I believe the first album is always to hardest to write. What inspired you to start writing?
When I started writing, it was a long ago after a bad breakup. As a result, the first songs were more emotional, sad, about love and so on. Gradually I’ve came to a happy place where I am right now.

I write about different things, it’s more like a human consciences kind of thing, where it’s more improvisational, intuitive and not about a specific person or thought or memory. More of a combination of memories and thoughts together.

I believe that you’ve always been into the philosophy of law. Did that somehow influence the way you write your music in terms of themes and complexity?
Again, that’s something I did in the early period of song writing. when I first started, I was still in school and had all these classes of philosophy of law and criminal law. these heavy subjects were my favorite and I really wanted to write about them,  like themes of punishment, guilt, free will. But again, there’s a specific moment when I let go of that place gradually and my song writing process moved to a intuitive place where I don’t really know beforehand what the song is really gonna be about but rather make it up as I go along.amber-arcade-annelotte-de-graaf-live-berlin-2016 How perfectionist are you generally when it comes to recording an album? Does the ideas in your head have to exactly match what comes out in the album?
It’s kind of double I guess, I mean on one hand I am quite perfectionist and like I said I do have a lot of control over the record and how it should be, but on the other hand I put a lot trust in the people that I work with cause I chose to work with them for a reason. I love their work, I think they’re amazing musicians. We also have a top producer, creative genius kind of guy so I really put a lot of trust in them to do their thing and do it right. I think that’s also the value added when you work with a producer and a backing band, you can use everyone’s ideas.

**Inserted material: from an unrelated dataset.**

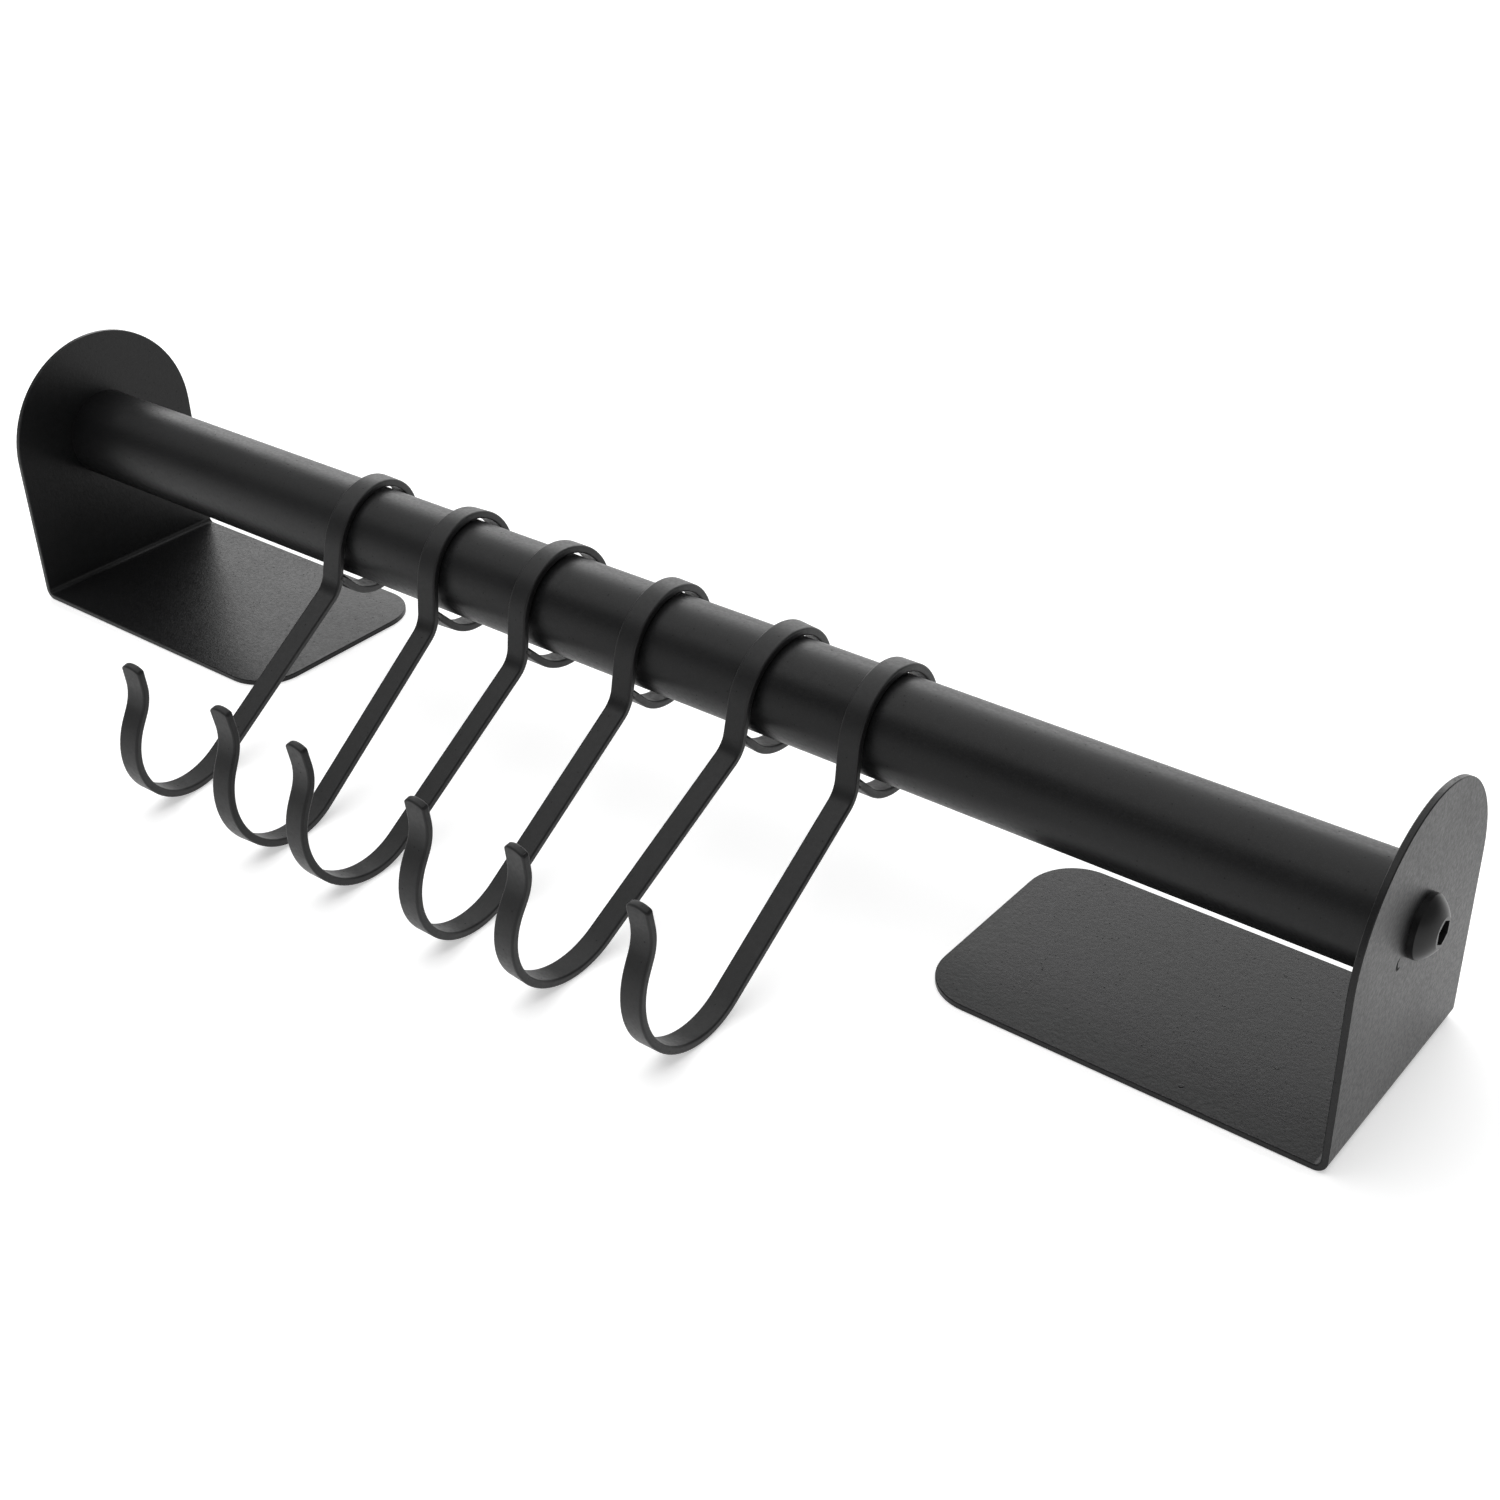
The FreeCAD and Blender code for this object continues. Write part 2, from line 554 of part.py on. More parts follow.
def sweep(body, name, section, path):
    pipe = body.newObject("PartDesign::AdditivePipe", name)
    pipe.Profile = section
    doc.recompute()
    pipe.Spine = (path, [f"Edge{n}" for n in range(1, len(path.Shape.Edges) + 1)])
    return pipe


def arched_tip(body, path_sketch, path):
    """Cut the square end of the bar to a shallow arch across its width."""
    reach = size("bar_width") / 2 + SPARE
    arch = size("tip_arch")
    drop = arch - math.sqrt(arch ** 2 - reach ** 2)
    sketch = new_sketch(body, body.Name + "_tip_arch", "XY_Plane")
    turned = Rotation(Vector(1, 0, 0), path.heading)
    sketch.AttachmentOffset = Placement(Vector(0, path.point.x, path.point.y), turned)
    sketch.setExpression("AttachmentOffset.Base.y", path_sketch.Name + ".Constraints.end_y")
    sketch.setExpression("AttachmentOffset.Base.z", path_sketch.Name + ".Constraints.end_z")
    heading_text = linked("(180 + stem_slope - bowl_turn + curl_turn)") + " * 1 deg"
    sketch.setExpression("AttachmentOffset.Rotation.Angle", heading_text)
    circle = Part.Circle(Vector(0, -arch, 0), Vector(0, 0, 1), arch)
    half = math.asin(reach / arch)
    arc = sketch.addGeometry(Part.ArcOfCircle(circle, math.pi / 2 - half, math.pi / 2 + half), False)
    left = sketch.addGeometry(Part.LineSegment(Vector(-reach, -drop, 0), Vector(-reach, SPARE, 0)), False)
    top = sketch.addGeometry(Part.LineSegment(Vector(-reach, SPARE, 0), Vector(reach, SPARE, 0)), False)
    right = sketch.addGeometry(Part.LineSegment(Vector(reach, SPARE, 0), Vector(reach, -drop, 0)), False)
    sketch.addConstraint(Sketcher.Constraint("Coincident", arc, 2, left, 1))
    sketch.addConstraint(Sketcher.Constraint("Coincident", left, 2, top, 1))
    sketch.addConstraint(Sketcher.Constraint("Coincident", top, 2, right, 1))
    sketch.addConstraint(Sketcher.Constraint("Coincident", right, 2, arc, 1))
    sketch.addConstraint(Sketcher.Constraint("Vertical", left))
    sketch.addConstraint(Sketcher.Constraint("Vertical", right))
    sketch.addConstraint(Sketcher.Constraint("PointOnObject", arc, 3, -2))
    sketch.addConstraint(Sketcher.Constraint("Symmetric", top, 1, top, 2, -2))
    hold(sketch, "arch", Sketcher.Constraint("Radius", arc, arch), "tip_arch")
    hold(sketch, "arch_y", Sketcher.Constraint("DistanceY", arc, 3, -1, 1, arch), "tip_arch")
    hold(sketch, "reach", Sketcher.Constraint("DistanceX", top, 1, top, 2, 2 * reach), f"bar_width + {2 * SPARE}")
    sketch.addConstraint(Sketcher.Constraint("DistanceY", -1, 1, top, 1, SPARE))
    pocket = body.newObject("PartDesign::Pocket", body.Name + "_tip")
    pocket.Profile = sketch
    pocket.SideType = "Symmetric"
    pocket.setExpression("Length", linked("bar_thickness * 3"))
    return pocket


def weld_bead(body, path_sketch):
    """A short bead across the bar, in the corner below the return where it meets the neck."""
    sketch = new_sketch(body, body.Name + "_weld_place", "YZ_Plane")
    radius = size("weld_radius")
    corner = "(bar_thickness / 2 / sin((180 - (ring_front + ring_back) / 2) * 1 deg) + weld_radius / 2)"
    facing = "((ring_front - ring_back) / 2 * 1 deg)"
    centre_y = f"{path_sketch.Name}.Constraints.end_y + {linked(corner)} * 1 mm * cos({linked(facing)})"
    centre_z = f"{path_sketch.Name}.Constraints.end_z + {linked(corner)} * 1 mm * sin({linked(facing)})"
    away = ring_radius()
    circle = sketch.addGeometry(Part.Circle(Vector(-away, -away, 0), Vector(0, 0, 1), radius), False)
    hold(sketch, "bead", Sketcher.Constraint("Radius", circle, radius), "weld_radius")
    for name, kind, text in (("bead_y", "DistanceX", centre_y), ("bead_z", "DistanceY", centre_z)):
        index = sketch.addConstraint(Sketcher.Constraint(kind, circle, 3, -1, 1, away))
        sketch.renameConstraint(index, name)
        sketch.setExpression("Constraints." + name, f"-({text})")
    pad = body.newObject("PartDesign::Pad", body.Name + "_weld")
    pad.Profile = sketch
    pad.SideType = "Symmetric"
    pad.setExpression("Length", linked("weld_length"))
    return pad


def make_hook(name):
    body = new_body(name)
    section = bar_section(body)
    front, front_route = front_path(body)
    back, _ = back_path(body)
    sweep(body, name + "_front", section, front)
    sweep(body, name + "_back", section, back)
    arched_tip(body, front, front_route)
    weld_bead(body, back)
    hang(body, name + "_at", "axis_height", name + "_skew", name + "_tilt")


make_tube()
make_bracket("right_bracket", "rail_length / 2", 0)
make_bracket("left_bracket", "-rail_length / 2", 180)
make_screw("right_screw", "rail_length / 2", 0)
make_screw("left_screw", "-rail_length / 2", 180)
make_plug("right_plug", "rail_length / 2 - bracket_sheet", 0)
make_plug("left_plug", "bracket_sheet - rail_length / 2", 180)
for hook_name in HOOKS:
    make_hook(hook_name)
doc.recompute()

bodies = [item for item in doc.Objects if item.TypeId == "PartDesign::Body"]
for item in doc.Objects:
    if "Invalid" in item.State or "Error" in item.State:
        raise RuntimeError(f"{item.Label} could not be built: {item.State}")
for body in bodies:
    if body.Shape.isNull() or not body.Shape.isValid() or len(body.Shape.Solids) != 1:
        raise RuntimeError(f"{body.Label} is not one valid solid")

os.makedirs("parts", exist_ok=True)
for body in bodies:
    body.Shape.exportStep(f"parts/{body.Label}.step")
    box = body.Shape.BoundBox
    print(f"{body.Label}: {body.Shape.Volume:.1f} mm3, X {box.XMin:.2f} {box.XMax:.2f},"
          f" Y {box.YMin:.2f} {box.YMax:.2f}, Z {box.ZMin:.2f} {box.ZMax:.2f}")
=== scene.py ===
import json
import math

import bmesh
import bpy
from mathutils import Matrix, Vector


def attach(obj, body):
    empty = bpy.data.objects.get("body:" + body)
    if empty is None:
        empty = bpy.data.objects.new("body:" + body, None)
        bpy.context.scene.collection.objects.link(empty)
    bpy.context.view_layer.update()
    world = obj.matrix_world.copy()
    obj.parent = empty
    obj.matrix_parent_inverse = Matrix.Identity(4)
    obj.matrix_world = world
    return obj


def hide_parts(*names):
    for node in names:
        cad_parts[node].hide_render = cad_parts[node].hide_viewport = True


bl_info = {
    "name": "Kitchen Utensil Rail",
    "version": (1, 0, 0),
    "blender": (4, 5, 0),
    "location": "View3D > Sidebar > Utensil Rail",
    "description": "Gives a utensil rail its powder coat and sets it on a studio table",
    "category": "Material",
}

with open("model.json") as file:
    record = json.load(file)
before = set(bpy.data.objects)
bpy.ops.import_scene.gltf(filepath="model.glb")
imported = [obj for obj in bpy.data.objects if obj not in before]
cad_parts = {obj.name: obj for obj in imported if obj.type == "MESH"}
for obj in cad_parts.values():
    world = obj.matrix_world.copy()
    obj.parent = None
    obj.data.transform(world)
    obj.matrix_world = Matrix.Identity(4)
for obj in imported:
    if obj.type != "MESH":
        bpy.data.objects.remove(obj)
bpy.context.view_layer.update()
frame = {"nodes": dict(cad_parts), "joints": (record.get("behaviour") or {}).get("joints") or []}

BRACKETS = ("left_bracket", "right_bracket")
SCREWS = ("left_screw", "right_screw")
PLUGS = ("left_plug", "right_plug")
HOOKS = ("hook_1", "hook_2", "hook_3", "hook_4", "hook_5", "hook_6")
MM = 0.001


# Sizes and colours that a user may change

class CoatFinish(bpy.types.PropertyGroup):
    """Black powder coat on the brackets, the tube and the hooks"""

    colour: bpy.props.FloatVectorProperty(
        name="Coat colour", description="Base colour of the powder coat",
        default=(0.0062, 0.0063, 0.0066), subtype="COLOR", min=0.0, max=1.0)
    bracket_roughness: bpy.props.FloatProperty(
        name="Bracket roughness", description="Roughness of the coat on the folded brackets",
        default=0.36, min=0.0, max=1.0, subtype="FACTOR")
    tube_roughness: bpy.props.FloatProperty(
        name="Tube roughness", description="Roughness of the coat on the tube",
        default=0.38, min=0.0, max=1.0, subtype="FACTOR")
    hook_roughness: bpy.props.FloatProperty(
        name="Hook roughness", description="Roughness of the coat on the hooks",
        default=0.42, min=0.0, max=1.0, subtype="FACTOR")
    shine: bpy.props.FloatProperty(
        name="Shine", description="Reflectivity of the coat, where 0.5 is clear varnish",
        default=0.25, min=0.0, max=1.0, subtype="FACTOR")
    hook_shine: bpy.props.FloatProperty(
        name="Hook shine", description="Reflectivity of the coat on the hooks",
        default=0.31, min=0.0, max=1.0, subtype="FACTOR")
    peel_width: bpy.props.FloatProperty(
        name="Orange peel", description="Distance from one ripple of the coat to the next",
        default=0.9 * MM, min=0.1 * MM, max=10 * MM, subtype="DISTANCE", unit="LENGTH")
    peel_depth: bpy.props.FloatProperty(
        name="Peel depth", description="Height of the ripples of the coat",
        default=0.035 * MM, min=0.0, max=1 * MM, subtype="DISTANCE", unit="LENGTH", precision=5)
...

The thing is, I’m open towards the input and people thinking with me about arrangements and stuff but at the end I wanna have the final say. So I did have some ideas of how the record is going to be like but I tried to be opened towards everyone’s ideas and input and make it into a collaborative effort. It turned out alright.

Tell me a bit about how you write your new songs, who also takes part of it?
The bases of the song I write by myself. Sometimes, I write some guitar lines too  or  some Oregon lines or key notes as well. I don’t play drums myself so I can’t really make a demo of that. I usually have some ideas about it but I’m unable to communicate them. Just to ask drummer guy to do like ‘tou tou tou’.. It doesn’t work that way so I kind of let that to the band to come up with a good drum arrangement for the record but the rest was mostly me.

Moving forward, you got signed by Heavenly after that, did you plan to look for a label after recording your album? And How did that change your interpretation of the band’s future?

Well, before I went to New York I didn’t know that I was gonna end up with a label. I didn’t have a manager or a booker. I just wanted to make a record and as soon as the record was finished I found a manger. I was already talking to him before but he wanted to hear what the album is gonna be like first. To finish it, we then started to find a team to play it together, emailing around, also to Heavenly.

The shorter version of the story is; we emailed it, they liked it and then they signed us. They’re amazing label, they’re not very know in holland but in the UK they have pretty impressive history of legendary bands to put out. Just feels pretty incredible that we are connected to that.

Have you ever dreamed of being in a full time band and only making money from it?
I would love to for couple of years. Right now I still have a day job, as a legal aid, and I like my day job. It’s just the balance I believe, the feeling of fulfillment. For couple of years it would be cool to live the musician life. I’m all about trying to experience different kinds of lives if that makes sense. It would be cool to fully focus on music for couple of years but then I’d be ready for somethings else again.

And last but not least, in which situation do you think one can enjoy your music the best? Home on a couch, while speeding on a highway or something different?
That’s an easy question, my favorite is while driving! Especially at these hours where there’s a cool light, the sun is coming down or going up, in this magical atmosphere and you put a good record, drive really fast, definitely the best time!